Exercise requirements — The exercise asks for every line of the data to be reproduced exactly.

Data block —
____

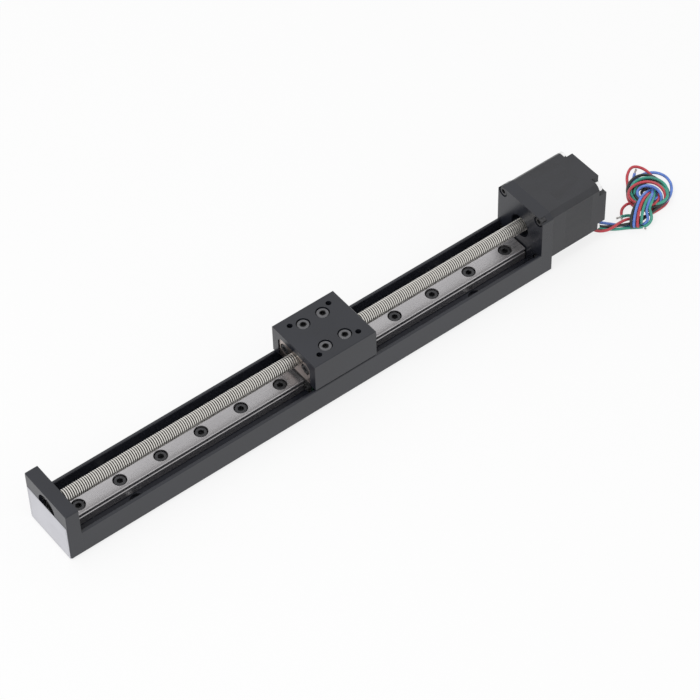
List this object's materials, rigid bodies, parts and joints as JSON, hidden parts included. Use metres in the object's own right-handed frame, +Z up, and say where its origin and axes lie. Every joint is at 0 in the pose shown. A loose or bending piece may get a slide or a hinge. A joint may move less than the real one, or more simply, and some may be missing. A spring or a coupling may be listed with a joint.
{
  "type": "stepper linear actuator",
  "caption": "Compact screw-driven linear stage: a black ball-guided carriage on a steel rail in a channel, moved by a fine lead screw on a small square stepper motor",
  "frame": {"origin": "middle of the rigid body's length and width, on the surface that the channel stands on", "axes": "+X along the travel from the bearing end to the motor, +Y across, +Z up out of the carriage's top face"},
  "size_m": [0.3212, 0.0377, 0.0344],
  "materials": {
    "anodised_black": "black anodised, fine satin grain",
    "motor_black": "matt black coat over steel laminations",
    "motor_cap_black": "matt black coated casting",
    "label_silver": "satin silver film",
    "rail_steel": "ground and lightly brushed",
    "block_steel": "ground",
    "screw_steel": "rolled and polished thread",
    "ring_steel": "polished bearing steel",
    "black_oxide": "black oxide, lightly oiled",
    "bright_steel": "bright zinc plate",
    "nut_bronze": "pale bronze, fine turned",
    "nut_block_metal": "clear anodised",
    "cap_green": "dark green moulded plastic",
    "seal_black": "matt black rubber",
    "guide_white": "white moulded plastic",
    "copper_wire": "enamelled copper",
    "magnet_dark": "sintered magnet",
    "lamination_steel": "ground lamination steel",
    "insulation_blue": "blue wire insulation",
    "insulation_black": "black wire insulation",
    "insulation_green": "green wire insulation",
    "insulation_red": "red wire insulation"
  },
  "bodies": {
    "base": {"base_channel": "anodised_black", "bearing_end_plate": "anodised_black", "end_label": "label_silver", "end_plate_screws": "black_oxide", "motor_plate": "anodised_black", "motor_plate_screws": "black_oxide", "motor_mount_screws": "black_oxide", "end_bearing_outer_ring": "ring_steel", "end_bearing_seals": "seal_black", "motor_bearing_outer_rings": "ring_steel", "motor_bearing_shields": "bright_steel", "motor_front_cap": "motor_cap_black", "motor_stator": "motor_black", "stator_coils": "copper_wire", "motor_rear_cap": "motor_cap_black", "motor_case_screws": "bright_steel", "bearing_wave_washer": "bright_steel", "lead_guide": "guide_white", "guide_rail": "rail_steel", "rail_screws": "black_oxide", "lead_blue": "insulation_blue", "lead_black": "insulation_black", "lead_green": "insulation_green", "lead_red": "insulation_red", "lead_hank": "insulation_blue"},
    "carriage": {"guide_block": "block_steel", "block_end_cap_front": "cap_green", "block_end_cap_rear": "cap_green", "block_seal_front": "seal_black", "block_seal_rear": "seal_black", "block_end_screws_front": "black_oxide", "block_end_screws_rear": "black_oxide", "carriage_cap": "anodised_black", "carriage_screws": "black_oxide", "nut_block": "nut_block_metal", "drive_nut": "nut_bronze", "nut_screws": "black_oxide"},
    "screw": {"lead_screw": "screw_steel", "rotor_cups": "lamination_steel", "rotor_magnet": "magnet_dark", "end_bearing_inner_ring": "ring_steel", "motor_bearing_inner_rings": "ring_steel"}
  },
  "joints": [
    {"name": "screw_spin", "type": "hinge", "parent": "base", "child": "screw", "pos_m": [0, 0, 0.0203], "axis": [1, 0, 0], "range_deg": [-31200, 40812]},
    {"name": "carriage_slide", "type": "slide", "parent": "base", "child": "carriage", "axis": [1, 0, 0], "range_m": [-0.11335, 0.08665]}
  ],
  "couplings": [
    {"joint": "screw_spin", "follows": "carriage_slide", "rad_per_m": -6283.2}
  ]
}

____

Finished task —
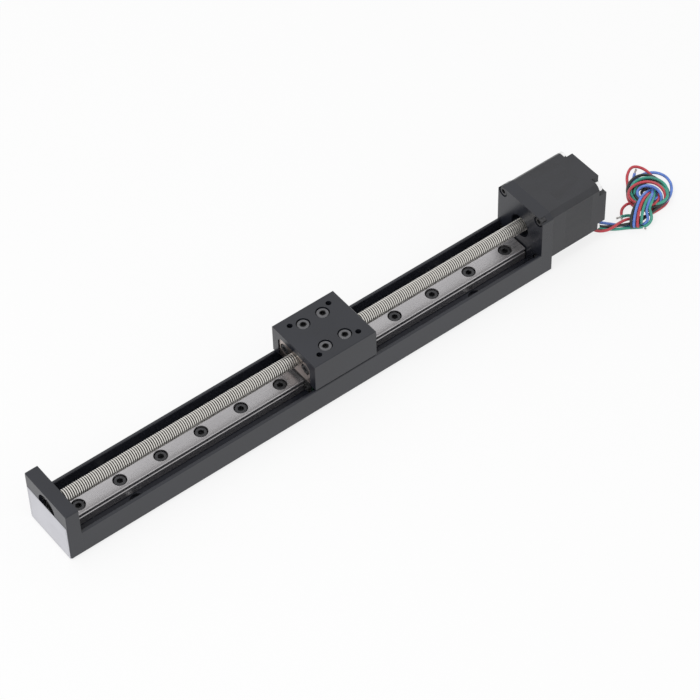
List this object's materials, rigid bodies, parts and joints as JSON, hidden parts included. Use metres in the object's own right-handed frame, +Z up, and say where its origin and axes lie. Every joint is at 0 in the pose shown. A loose or bending piece may get a slide or a hinge. A joint may move less than the real one, or more simply, and some may be missing. A spring or a coupling may be listed with a joint.
{
  "type": "stepper linear actuator",
  "caption": "Compact screw-driven linear stage: a black ball-guided carriage on a steel rail in a channel, moved by a fine lead screw on a small square stepper motor",
  "frame": {"origin": "middle of the rigid body's length and width, on the surface that the channel stands on", "axes": "+X along the travel from the bearing end to the motor, +Y across, +Z up out of the carriage's top face"},
  "size_m": [0.3212, 0.0377, 0.0344],
  "materials": {
    "anodised_black": "black anodised, fine satin grain",
    "motor_black": "matt black coat over steel laminations",
    "motor_cap_black": "matt black coated casting",
    "label_silver": "satin silver film",
    "rail_steel": "ground and lightly brushed",
    "block_steel": "ground",
    "screw_steel": "rolled and polished thread",
    "ring_steel": "polished bearing steel",
    "black_oxide": "black oxide, lightly oiled",
    "bright_steel": "bright zinc plate",
    "nut_bronze": "pale bronze, fine turned",
    "nut_block_metal": "clear anodised",
    "cap_green": "dark green moulded plastic",
    "seal_black": "matt black rubber",
    "guide_white": "white moulded plastic",
    "copper_wire": "enamelled copper",
    "magnet_dark": "sintered magnet",
    "lamination_steel": "ground lamination steel",
    "insulation_blue": "blue wire insulation",
    "insulation_black": "black wire insulation",
    "insulation_green": "green wire insulation",
    "insulation_red": "red wire insulation"
  },
  "bodies": {
    "base": {"base_channel": "anodised_black", "bearing_end_plate": "anodised_black", "end_label": "label_silver", "end_plate_screws": "black_oxide", "motor_plate": "anodised_black", "motor_plate_screws": "black_oxide", "motor_mount_screws": "black_oxide", "end_bearing_outer_ring": "ring_steel", "end_bearing_seals": "seal_black", "motor_bearing_outer_rings": "ring_steel", "motor_bearing_shields": "bright_steel", "motor_front_cap": "motor_cap_black", "motor_stator": "motor_black", "stator_coils": "copper_wire", "motor_rear_cap": "motor_cap_black", "motor_case_screws": "bright_steel", "bearing_wave_washer": "bright_steel", "lead_guide": "guide_white", "guide_rail": "rail_steel", "rail_screws": "black_oxide", "lead_blue": "insulation_blue", "lead_black": "insulation_black", "lead_green": "insulation_green", "lead_red": "insulation_red", "lead_hank": "insulation_blue"},
    "carriage": {"guide_block": "block_steel", "block_end_cap_front": "cap_green", "block_end_cap_rear": "cap_green", "block_seal_front": "seal_black", "block_seal_rear": "seal_black", "block_end_screws_front": "black_oxide", "block_end_screws_rear": "black_oxide", "carriage_cap": "anodised_black", "carriage_screws": "black_oxide", "nut_block": "nut_block_metal", "drive_nut": "nut_bronze", "nut_screws": "black_oxide"},
    "screw": {"lead_screw": "screw_steel", "rotor_cups": "lamination_steel", "rotor_magnet": "magnet_dark", "end_bearing_inner_ring": "ring_steel", "motor_bearing_inner_rings": "ring_steel"}
  },
  "joints": [
    {"name": "screw_spin", "type": "hinge", "parent": "base", "child": "screw", "pos_m": [0, 0, 0.0203], "axis": [1, 0, 0], "range_deg": [-31200, 40812]},
    {"name": "carriage_slide", "type": "slide", "parent": "base", "child": "carriage", "axis": [1, 0, 0], "range_m": [-0.11335, 0.08665]}
  ],
  "couplings": [
    {"joint": "screw_spin", "follows": "carriage_slide", "rad_per_m": -6283.2}
  ]
}